Objective
Repeat the entire listing exactly.

Data lines
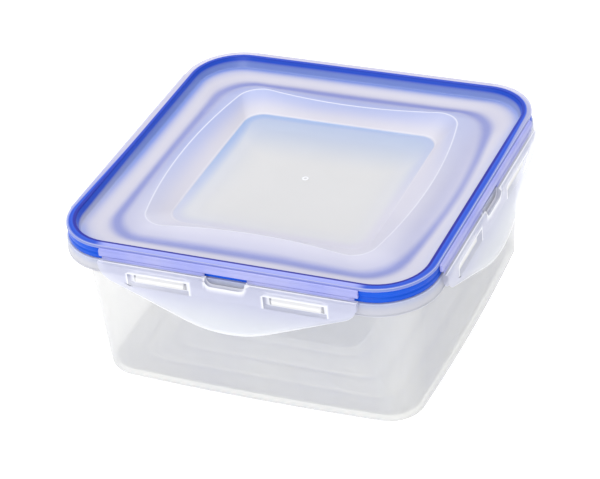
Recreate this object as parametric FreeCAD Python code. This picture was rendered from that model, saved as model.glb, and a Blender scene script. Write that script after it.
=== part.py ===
"""Square clip-lid food canister: a tapered tub, a dished lid with a seal, and four hinged flaps.

Millimetres. The origin is the middle of the tub's foot, +Z is up and -Y is the front.
Every side is alike, so a side's features are drawn once, on the front, and turned about Z.
Along a side the three directions are: along (x), out (away from the middle) and z.
"""
import FreeCAD, Part
import math
import os
from collections import namedtuple
from FreeCAD import Vector

# Driving sizes of the whole canister
lid_width = 155.0            # across the lid's lip, both ways
tub_height = 64.0            # foot to the top of the tub's rim
lid_stand = 6.4              # how far the lid's crown stands above the tub's rim
rim_corner = 23.2            # corner radius of the lid's lip

# Tub
wall = 1.5
floor_thickness = 1.8
rim_overhang = 6.3           # lid's lip beyond the outside of the wall, under the rim
taper_inset = 3.4            # the wall leans in by this much from rim to foot
mouth_corner = 16.7          # outside corner radius of the wall under the rim
foot_corner = 13.7           # outside corner radius of the wall at the foot
foot_bulge = 1.4             # the sides crown outwards by this much at the foot
foot_round = 2.5             # round between wall and foot
step_insets = (13.3, 23.0, 33.5)   # kick-up steps of the floor, in from the foot's outline
step_rise = 1.0
step_slope = 0.5             # run of each step's slanted riser
step_corner = 9.0
rim_skirt_depth = 5.7        # rim top to the lower edge of the turned-down skirt
rim_sheet = 1.6              # thickness of the rim's shelf
skirt_sheet = 1.5
skirt_margin = 0.5           # skirt's face beyond the lid's lip
bead_height = 0.9
bead_depth = 0.3             # bead beyond the skirt's face
rim_round = 0.5

# Catch lugs on the skirt
lug_drop = 1.0               # lug below the skirt's lower edge
lug_height = 3.5
lug_reach = 1.2              # lug beyond the bead
lug_lead = 1.6               # slanted lead-in at the lug's top
lug_root = 1.0               # depth of the lug inside the skirt

# Lid
lid_sheet = 1.3
rim_top_width = 3.9          # lip to the inner edge of the lid's rim
rim_inner_lean = 1.4         # the rim's inner wall leans in by this much
rim_crown = 0.8              # round of the rim's outer edge
rim_inner_round = 0.4
lip_height = 1.2             # thickness of the lid over the seal
seat_gap = 0.2               # lid and seal above the tub's rim
web_inset = 8.5              # lip to the inner edge of the flat web
valley_inset = 16.0
valley_depth = 1.5           # valley below the web
valley_corner = 16.0
crest_inset_side = 28.2      # lip to the crest's corner arcs, left and right
crest_inset_end = 23.5       # lip to the crest's corner arcs, front and back
crest_bulge = 4.7            # left and right sides of the crest swell outwards
crest_pinch = 4.0            # front and back sides of the crest draw inwards
crest_corner = 10.0
crest_height = 2.0           # crest above the web
panel_inset = 35.0           # lip to the edge of the sunken panel
panel_corner = 8.0
panel_depth = 3.5            # panel below the web
gate_mark_radius = 1.2
gate_mark_depth = 0.3

# Seal
seal_setback = 0.2           # seal behind the lid's lip
seal_fit = 0.05              # seal off the channel's inner wall, at the channel's roof
seal_round = 0.4

# Hinge plates on the lid, living hinges and flaps
plate_thickness = 1.3
plate_drop = 2.9             # lip's lower edge down to the plate's lower edge, less the lip
plate_end_gap = 0.3          # straight part of the lip beyond each plate's end
plate_bevel = 0.6
web_height = 1.3             # free length of the living hinge
web_sheet = 0.4
web_end_gap = 0.6            # hinge web short of the flap's end and of the notch
flap_clearance = 0.3         # flap off the tub's bead
flap_sheet = 2.1
plate_lip = 0.2              # plate's face beyond the flap's inner face
hinge_axis_margin = 0.2      # hinge line beyond the plate's face
flap_top_bevel = 1.0
flap_top_corner = 0.8
flap_end_corner = 8.0
flap_end_straight = 0.17     # upright stretch of the flap's end between its two corners
flap_slant = 19.67           # degrees that the lower edges slant down to the middle
flap_bow = 55.0              # radius of the flap's lower edge
flare_drop = 9.2             # flap's top down to the crease where it flares out
flare_inside = 14.6          # degrees, inner face
flare_outside = 11.3         # degrees, outer face
notch_half = 8.3
notch_depth = 3.2
notch_corner = 2.4
window_notch_margin = 7.3    # notch's side to the window's mouth
window_end_margin = 12.4     # window's mouth to the flap's end
window_end_splay = 1.8       # mouth wider than the window's inner edge, at each end
window_sill_splay = 1.0      # mouth lower than the window's inner edge
catch_gap = 0.4              # window's sill under the lug
lug_end_gap = 1.8            # window beyond each end of the lug
lug_top_gap = 0.8
cut_over = 1.0               # a cut runs past the faces it opens by this much
same_height = 1e-6           # rings nearer than this in height lie in one plane

SIDES = ("front", "right", "back", "left")

# Places worked out from the sizes above, as distances out from the middle and heights
lip_half = lid_width / 2
corner_centre = lip_half - rim_corner
mouth_half = lip_half - rim_overhang
foot_half = mouth_half - taper_inset
skirt_half = lip_half + skirt_margin
bead_half = skirt_half + bead_depth
shelf_underside = tub_height - rim_sheet
skirt_bottom = tub_height - rim_skirt_depth

seat_height = tub_height + seat_gap
web_top = seat_height + lid_sheet
crown_height = tub_height + lid_stand
lip_bottom = crown_height - lip_height
seal_outer = lip_half - seal_setback
seal_inner = lip_half - rim_top_width + lid_sheet + seal_fit

plate_face = lip_half + plate_thickness
plate_bottom = lip_bottom - plate_drop + seat_gap
plate_half = corner_centre - plate_end_gap
flap_top = plate_bottom - web_height
flap_inside = bead_half + flap_clearance
flap_outside = flap_inside + flap_sheet
flap_half = plate_half
hinge_height = plate_bottom - web_height / 2
hinge_out = plate_face + hinge_axis_margin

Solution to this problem
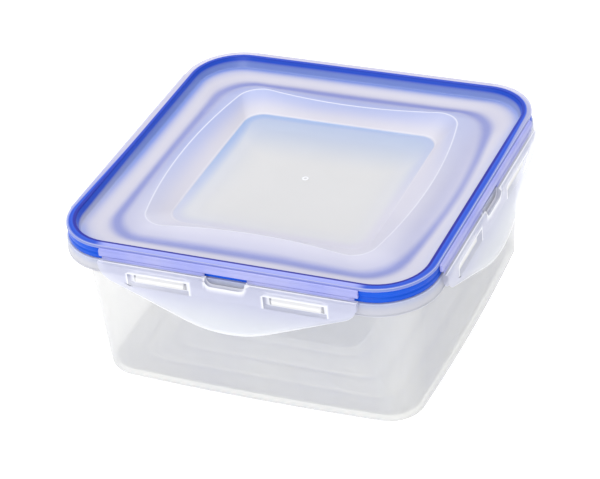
Recreate this object as parametric FreeCAD Python code. This picture was rendered from that model, saved as model.glb, and a Blender scene script. Write that script after it.
=== part.py ===
"""Square clip-lid food canister: a tapered tub, a dished lid with a seal, and four hinged flaps.

Millimetres. The origin is the middle of the tub's foot, +Z is up and -Y is the front.
Every side is alike, so a side's features are drawn once, on the front, and turned about Z.
Along a side the three directions are: along (x), out (away from the middle) and z.
"""
import FreeCAD, Part
import math
import os
from collections import namedtuple
from FreeCAD import Vector

# Driving sizes of the whole canister
lid_width = 155.0            # across the lid's lip, both ways
tub_height = 64.0            # foot to the top of the tub's rim
lid_stand = 6.4              # how far the lid's crown stands above the tub's rim
rim_corner = 23.2            # corner radius of the lid's lip

# Tub
wall = 1.5
floor_thickness = 1.8
rim_overhang = 6.3           # lid's lip beyond the outside of the wall, under the rim
taper_inset = 3.4            # the wall leans in by this much from rim to foot
mouth_corner = 16.7          # outside corner radius of the wall under the rim
foot_corner = 13.7           # outside corner radius of the wall at the foot
foot_bulge = 1.4             # the sides crown outwards by this much at the foot
foot_round = 2.5             # round between wall and foot
step_insets = (13.3, 23.0, 33.5)   # kick-up steps of the floor, in from the foot's outline
step_rise = 1.0
step_slope = 0.5             # run of each step's slanted riser
step_corner = 9.0
rim_skirt_depth = 5.7        # rim top to the lower edge of the turned-down skirt
rim_sheet = 1.6              # thickness of the rim's shelf
skirt_sheet = 1.5
skirt_margin = 0.5           # skirt's face beyond the lid's lip
bead_height = 0.9
bead_depth = 0.3             # bead beyond the skirt's face
rim_round = 0.5

# Catch lugs on the skirt
lug_drop = 1.0               # lug below the skirt's lower edge
lug_height = 3.5
lug_reach = 1.2              # lug beyond the bead
lug_lead = 1.6               # slanted lead-in at the lug's top
lug_root = 1.0               # depth of the lug inside the skirt

# Lid
lid_sheet = 1.3
rim_top_width = 3.9          # lip to the inner edge of the lid's rim
rim_inner_lean = 1.4         # the rim's inner wall leans in by this much
rim_crown = 0.8              # round of the rim's outer edge
rim_inner_round = 0.4
lip_height = 1.2             # thickness of the lid over the seal
seat_gap = 0.2               # lid and seal above the tub's rim
web_inset = 8.5              # lip to the inner edge of the flat web
valley_inset = 16.0
valley_depth = 1.5           # valley below the web
valley_corner = 16.0
crest_inset_side = 28.2      # lip to the crest's corner arcs, left and right
crest_inset_end = 23.5       # lip to the crest's corner arcs, front and back
crest_bulge = 4.7            # left and right sides of the crest swell outwards
crest_pinch = 4.0            # front and back sides of the crest draw inwards
crest_corner = 10.0
crest_height = 2.0           # crest above the web
panel_inset = 35.0           # lip to the edge of the sunken panel
panel_corner = 8.0
panel_depth = 3.5            # panel below the web
gate_mark_radius = 1.2
gate_mark_depth = 0.3

# Seal
seal_setback = 0.2           # seal behind the lid's lip
seal_fit = 0.05              # seal off the channel's inner wall, at the channel's roof
seal_round = 0.4

# Hinge plates on the lid, living hinges and flaps
plate_thickness = 1.3
plate_drop = 2.9             # lip's lower edge down to the plate's lower edge, less the lip
plate_end_gap = 0.3          # straight part of the lip beyond each plate's end
plate_bevel = 0.6
web_height = 1.3             # free length of the living hinge
web_sheet = 0.4
web_end_gap = 0.6            # hinge web short of the flap's end and of the notch
flap_clearance = 0.3         # flap off the tub's bead
flap_sheet = 2.1
plate_lip = 0.2              # plate's face beyond the flap's inner face
hinge_axis_margin = 0.2      # hinge line beyond the plate's face
flap_top_bevel = 1.0
flap_top_corner = 0.8
flap_end_corner = 8.0
flap_end_straight = 0.17     # upright stretch of the flap's end between its two corners
flap_slant = 19.67           # degrees that the lower edges slant down to the middle
flap_bow = 55.0              # radius of the flap's lower edge
flare_drop = 9.2             # flap's top down to the crease where it flares out
flare_inside = 14.6          # degrees, inner face
flare_outside = 11.3         # degrees, outer face
notch_half = 8.3
notch_depth = 3.2
notch_corner = 2.4
window_notch_margin = 7.3    # notch's side to the window's mouth
window_end_margin = 12.4     # window's mouth to the flap's end
window_end_splay = 1.8       # mouth wider than the window's inner edge, at each end
window_sill_splay = 1.0      # mouth lower than the window's inner edge
catch_gap = 0.4              # window's sill under the lug
lug_end_gap = 1.8            # window beyond each end of the lug
lug_top_gap = 0.8
cut_over = 1.0               # a cut runs past the faces it opens by this much
same_height = 1e-6           # rings nearer than this in height lie in one plane

SIDES = ("front", "right", "back", "left")

# Places worked out from the sizes above, as distances out from the middle and heights
lip_half = lid_width / 2
corner_centre = lip_half - rim_corner
mouth_half = lip_half - rim_overhang
foot_half = mouth_half - taper_inset
skirt_half = lip_half + skirt_margin
bead_half = skirt_half + bead_depth
shelf_underside = tub_height - rim_sheet
skirt_bottom = tub_height - rim_skirt_depth

seat_height = tub_height + seat_gap
web_top = seat_height + lid_sheet
crown_height = tub_height + lid_stand
lip_bottom = crown_height - lip_height
seal_outer = lip_half - seal_setback
seal_inner = lip_half - rim_top_width + lid_sheet + seal_fit

plate_face = lip_half + plate_thickness
plate_bottom = lip_bottom - plate_drop + seat_gap
plate_half = corner_centre - plate_end_gap
flap_top = plate_bottom - web_height
flap_inside = bead_half + flap_clearance
flap_outside = flap_inside + flap_sheet
flap_half = plate_half
hinge_height = plate_bottom - web_height / 2
hinge_out = plate_face + hinge_axis_margin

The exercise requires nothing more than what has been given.